§ **TASK STATEMENT**
Write out the whole listing again, exactly.
##### MATERIAL #####
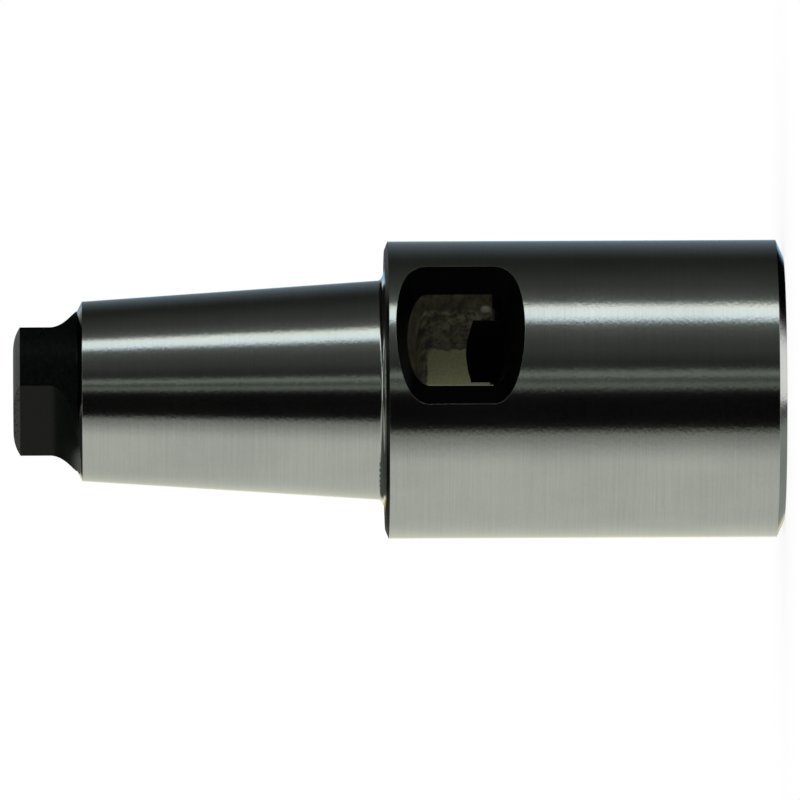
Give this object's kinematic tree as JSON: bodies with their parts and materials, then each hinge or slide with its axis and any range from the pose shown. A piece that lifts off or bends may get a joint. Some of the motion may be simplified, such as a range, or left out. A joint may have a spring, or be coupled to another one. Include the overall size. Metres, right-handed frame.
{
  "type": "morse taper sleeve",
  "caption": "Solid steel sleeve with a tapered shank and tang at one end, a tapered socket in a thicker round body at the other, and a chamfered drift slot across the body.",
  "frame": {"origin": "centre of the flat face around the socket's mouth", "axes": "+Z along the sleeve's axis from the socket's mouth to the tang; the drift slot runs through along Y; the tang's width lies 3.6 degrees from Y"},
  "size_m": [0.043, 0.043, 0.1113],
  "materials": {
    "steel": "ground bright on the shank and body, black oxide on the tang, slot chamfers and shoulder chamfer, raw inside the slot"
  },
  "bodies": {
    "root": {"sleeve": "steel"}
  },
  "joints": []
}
#####
§ **THE REPLY**
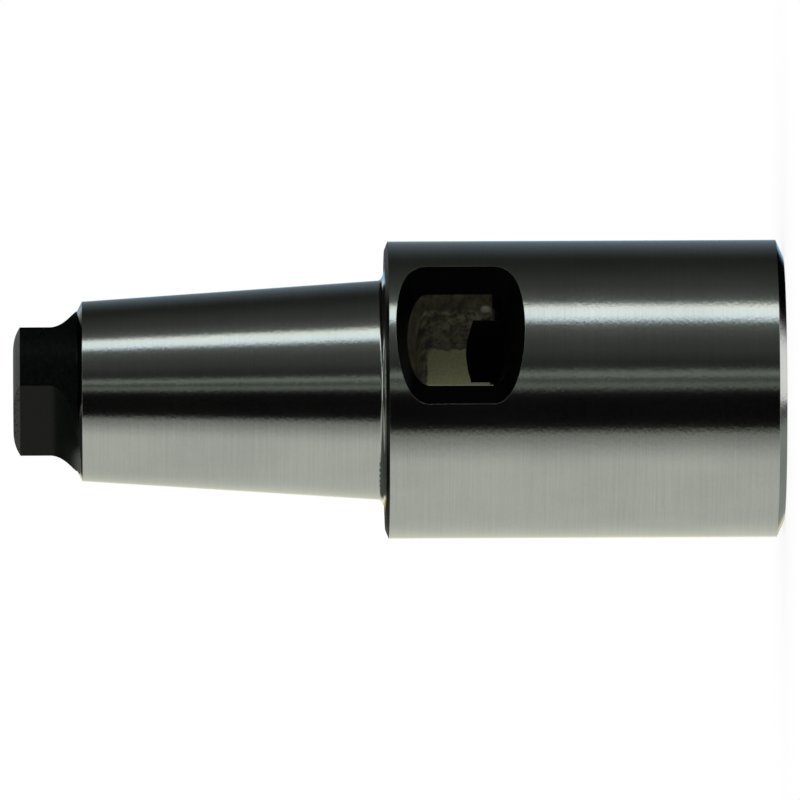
Give this object's kinematic tree as JSON: bodies with their parts and materials, then each hinge or slide with its axis and any range from the pose shown. A piece that lifts off or bends may get a joint. Some of the motion may be simplified, such as a range, or left out. A joint may have a spring, or be coupled to another one. Include the overall size. Metres, right-handed frame.
{
  "type": "morse taper sleeve",
  "caption": "Solid steel sleeve with a tapered shank and tang at one end, a tapered socket in a thicker round body at the other, and a chamfered drift slot across the body.",
  "frame": {"origin": "centre of the flat face around the socket's mouth", "axes": "+Z along the sleeve's axis from the socket's mouth to the tang; the drift slot runs through along Y; the tang's width lies 3.6 degrees from Y"},
  "size_m": [0.043, 0.043, 0.1113],
  "materials": {
    "steel": "ground bright on the shank and body, black oxide on the tang, slot chamfers and shoulder chamfer, raw inside the slot"
  },
  "bodies": {
    "root": {"sleeve": "steel"}
  },
  "joints": []
}